Lately I find myself too sensitive to vocal music when I write. Partly as I’ve delved deeper into my own music-making, it’s become hard not to get distracted by the voice. Doubly so when listening to music on headphones versus speakers: when the music is piped directly into my mind-grapes, it’s nearly impossible for me to pay attention to anything else. In general, I find it very difficult to do more than one thing at a time, anymore. Walking and talking is a nightmare. Eating and singing is worse. Maybe this is what it means to grow up.

Brent Canle:

Music serves two functions for my writing. First: mood. Be it to match and accentuate what I am feeling in a particular moment, or to get to a rhythm that I need to achieve. Sometimes it’s Bill Evan when I want to be expressive. Other times it's This Will Destroy You or Caspian when I need to be large or deep. Cattle Decapitation when I need to destroy. LoFi hip hop radio when I want to put it all back together. The major aspect, regardless of genre, is that the music must be instrumental or have indiscernible lyrics. I am distracted easily from my own words.Second, and most importantly, the music functions to drown out the world outside so that I can concentrate on the noisy world inside. Headphones are needed, big over the ear headphones preferably, anything loud that exacerbates my tinnitus.
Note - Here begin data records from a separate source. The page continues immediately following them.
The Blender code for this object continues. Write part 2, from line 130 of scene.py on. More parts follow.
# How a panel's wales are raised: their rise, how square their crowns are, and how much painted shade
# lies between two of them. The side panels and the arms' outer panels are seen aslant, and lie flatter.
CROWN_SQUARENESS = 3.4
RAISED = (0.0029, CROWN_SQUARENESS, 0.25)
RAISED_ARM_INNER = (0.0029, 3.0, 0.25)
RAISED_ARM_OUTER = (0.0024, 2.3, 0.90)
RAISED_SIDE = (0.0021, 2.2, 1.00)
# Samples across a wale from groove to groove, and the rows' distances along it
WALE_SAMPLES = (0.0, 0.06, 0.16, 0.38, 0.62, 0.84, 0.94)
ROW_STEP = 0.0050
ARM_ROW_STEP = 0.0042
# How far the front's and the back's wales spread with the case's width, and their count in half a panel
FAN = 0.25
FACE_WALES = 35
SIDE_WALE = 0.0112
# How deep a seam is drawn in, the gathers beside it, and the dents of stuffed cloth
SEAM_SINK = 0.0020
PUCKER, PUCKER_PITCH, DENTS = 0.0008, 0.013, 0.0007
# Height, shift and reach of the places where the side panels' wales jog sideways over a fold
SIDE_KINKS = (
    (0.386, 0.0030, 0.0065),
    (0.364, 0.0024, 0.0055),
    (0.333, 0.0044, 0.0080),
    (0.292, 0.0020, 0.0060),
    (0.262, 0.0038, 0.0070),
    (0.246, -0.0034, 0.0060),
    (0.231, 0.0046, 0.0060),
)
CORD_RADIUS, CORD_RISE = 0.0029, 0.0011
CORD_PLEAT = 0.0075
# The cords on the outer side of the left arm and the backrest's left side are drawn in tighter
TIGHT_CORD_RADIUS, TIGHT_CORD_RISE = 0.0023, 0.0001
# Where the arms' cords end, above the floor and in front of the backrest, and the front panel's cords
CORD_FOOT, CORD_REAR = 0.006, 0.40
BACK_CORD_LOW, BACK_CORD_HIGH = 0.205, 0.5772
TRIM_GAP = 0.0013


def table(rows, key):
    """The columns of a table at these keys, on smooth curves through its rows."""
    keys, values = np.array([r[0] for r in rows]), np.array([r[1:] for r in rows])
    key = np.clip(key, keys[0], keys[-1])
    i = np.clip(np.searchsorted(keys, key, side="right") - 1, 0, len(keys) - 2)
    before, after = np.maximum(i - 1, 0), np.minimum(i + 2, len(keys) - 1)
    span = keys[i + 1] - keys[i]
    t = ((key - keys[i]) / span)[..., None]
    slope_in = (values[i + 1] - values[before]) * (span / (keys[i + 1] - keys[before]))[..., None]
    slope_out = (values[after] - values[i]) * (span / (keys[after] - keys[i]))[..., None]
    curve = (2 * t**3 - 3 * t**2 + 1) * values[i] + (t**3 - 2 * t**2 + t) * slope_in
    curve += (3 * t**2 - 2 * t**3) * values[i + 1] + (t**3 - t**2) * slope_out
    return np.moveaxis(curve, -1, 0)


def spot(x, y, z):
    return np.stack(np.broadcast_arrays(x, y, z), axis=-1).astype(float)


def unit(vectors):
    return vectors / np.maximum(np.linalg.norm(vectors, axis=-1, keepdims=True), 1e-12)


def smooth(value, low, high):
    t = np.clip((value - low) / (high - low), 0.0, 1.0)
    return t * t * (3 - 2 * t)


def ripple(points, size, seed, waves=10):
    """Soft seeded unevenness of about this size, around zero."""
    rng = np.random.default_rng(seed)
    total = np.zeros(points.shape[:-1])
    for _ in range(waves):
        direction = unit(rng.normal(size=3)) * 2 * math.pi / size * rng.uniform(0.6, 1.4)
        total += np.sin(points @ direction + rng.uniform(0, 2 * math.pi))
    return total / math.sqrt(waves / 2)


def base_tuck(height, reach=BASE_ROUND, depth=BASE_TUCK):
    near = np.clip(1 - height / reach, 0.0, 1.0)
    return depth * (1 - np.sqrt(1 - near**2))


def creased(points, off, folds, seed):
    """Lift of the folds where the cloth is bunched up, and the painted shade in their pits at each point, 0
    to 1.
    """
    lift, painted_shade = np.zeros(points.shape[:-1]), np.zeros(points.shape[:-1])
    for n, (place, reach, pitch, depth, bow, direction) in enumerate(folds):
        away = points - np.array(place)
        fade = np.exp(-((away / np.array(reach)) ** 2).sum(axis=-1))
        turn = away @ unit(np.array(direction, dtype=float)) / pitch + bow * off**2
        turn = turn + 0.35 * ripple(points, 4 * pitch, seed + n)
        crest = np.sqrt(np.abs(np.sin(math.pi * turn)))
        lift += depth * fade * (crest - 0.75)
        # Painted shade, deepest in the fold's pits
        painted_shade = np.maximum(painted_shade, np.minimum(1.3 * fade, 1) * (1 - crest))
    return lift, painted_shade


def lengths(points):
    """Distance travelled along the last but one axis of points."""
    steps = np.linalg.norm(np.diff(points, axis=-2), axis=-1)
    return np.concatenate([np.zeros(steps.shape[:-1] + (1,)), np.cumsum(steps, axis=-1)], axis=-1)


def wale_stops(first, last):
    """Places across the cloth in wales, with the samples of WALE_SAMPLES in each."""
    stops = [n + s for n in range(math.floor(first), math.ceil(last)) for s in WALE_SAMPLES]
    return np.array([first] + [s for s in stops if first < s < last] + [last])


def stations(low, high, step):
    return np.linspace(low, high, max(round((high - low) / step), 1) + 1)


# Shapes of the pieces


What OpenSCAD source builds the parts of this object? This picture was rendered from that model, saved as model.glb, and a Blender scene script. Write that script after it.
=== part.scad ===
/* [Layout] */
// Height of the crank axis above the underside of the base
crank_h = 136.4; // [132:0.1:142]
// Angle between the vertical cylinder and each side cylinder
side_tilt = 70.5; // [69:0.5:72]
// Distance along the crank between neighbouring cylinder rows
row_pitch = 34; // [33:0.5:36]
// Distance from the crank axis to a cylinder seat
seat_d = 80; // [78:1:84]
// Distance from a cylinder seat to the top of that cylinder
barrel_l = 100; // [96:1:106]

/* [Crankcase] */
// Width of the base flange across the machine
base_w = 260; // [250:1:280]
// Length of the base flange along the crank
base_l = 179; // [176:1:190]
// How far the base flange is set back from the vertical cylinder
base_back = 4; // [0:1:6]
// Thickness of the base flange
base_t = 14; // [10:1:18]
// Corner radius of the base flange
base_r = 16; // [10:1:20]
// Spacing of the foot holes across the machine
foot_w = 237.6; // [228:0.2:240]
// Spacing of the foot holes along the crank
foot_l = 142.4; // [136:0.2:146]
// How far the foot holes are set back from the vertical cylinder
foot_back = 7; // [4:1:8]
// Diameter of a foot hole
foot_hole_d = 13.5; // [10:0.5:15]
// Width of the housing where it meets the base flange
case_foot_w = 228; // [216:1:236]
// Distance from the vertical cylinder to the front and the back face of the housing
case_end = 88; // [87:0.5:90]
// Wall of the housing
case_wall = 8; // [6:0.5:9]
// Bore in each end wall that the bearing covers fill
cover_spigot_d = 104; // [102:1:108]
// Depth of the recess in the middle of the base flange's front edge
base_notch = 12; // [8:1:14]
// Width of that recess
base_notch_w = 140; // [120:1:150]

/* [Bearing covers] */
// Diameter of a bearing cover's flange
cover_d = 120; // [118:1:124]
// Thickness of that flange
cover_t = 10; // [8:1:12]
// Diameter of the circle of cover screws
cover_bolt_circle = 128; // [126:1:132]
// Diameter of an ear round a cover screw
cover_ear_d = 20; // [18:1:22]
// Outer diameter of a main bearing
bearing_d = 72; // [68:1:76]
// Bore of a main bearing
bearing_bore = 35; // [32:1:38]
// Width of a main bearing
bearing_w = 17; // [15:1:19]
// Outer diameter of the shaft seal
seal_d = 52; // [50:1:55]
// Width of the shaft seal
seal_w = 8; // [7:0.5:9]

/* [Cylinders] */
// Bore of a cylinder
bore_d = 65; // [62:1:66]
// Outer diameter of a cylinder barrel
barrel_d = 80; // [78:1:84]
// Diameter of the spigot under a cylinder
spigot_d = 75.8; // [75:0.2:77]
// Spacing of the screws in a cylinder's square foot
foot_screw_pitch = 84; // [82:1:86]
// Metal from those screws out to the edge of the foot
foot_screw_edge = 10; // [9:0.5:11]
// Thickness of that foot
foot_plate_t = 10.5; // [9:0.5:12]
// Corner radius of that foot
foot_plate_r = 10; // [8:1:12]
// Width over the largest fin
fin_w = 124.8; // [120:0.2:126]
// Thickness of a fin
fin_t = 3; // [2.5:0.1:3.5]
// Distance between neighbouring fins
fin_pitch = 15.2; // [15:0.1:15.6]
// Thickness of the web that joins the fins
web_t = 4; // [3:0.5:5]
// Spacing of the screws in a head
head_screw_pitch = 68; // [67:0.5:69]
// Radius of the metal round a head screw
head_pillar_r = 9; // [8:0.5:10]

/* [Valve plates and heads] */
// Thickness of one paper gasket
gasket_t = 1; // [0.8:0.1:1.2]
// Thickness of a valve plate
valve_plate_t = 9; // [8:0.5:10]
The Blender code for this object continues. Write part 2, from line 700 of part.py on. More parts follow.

Whether in a coffee shop, or at the park, or in my own apartment while Kat does whatever; I am instinctually intrigued by my environment. I’m nosey. And while that helps to generate ideas for content day to day, when I sit down to write, music helps me keep my mind on my own business.

Jeff Oloizia:

I try to make playlists to go along with whatever project I'm working on. Right now, that’s a novel set in Wisconsin, where I’m from, so it's a lot of bands from back home: Field Report, S. Carey, The Daredevil Christopher Wright, Phox. A little Bon Iver, but not so much that things get weepy. As the novel has evolved, so too has the playlist. At this stage, it’s more about trying to match some imagined emotional landscape rather than a physical one. There's a song by Manchester Orchestra called "The Maze" that’s just the right amount of meditative and melodramatic. If I'm at home, I'll throw it on the Sonos and let it follow me from room to room. If I'm in a coffee shop, I make do with whatever’s on the speakers, or if I want silence I have a pair of heavy-duty earplugs (purchased for $14 from Amazon, don’t judge) that usually do the trick. If I'm lucky, though, I get deep enough into the writing that whatever's on in the background just becomes white noise anyway. Isn't that the goal of every writer?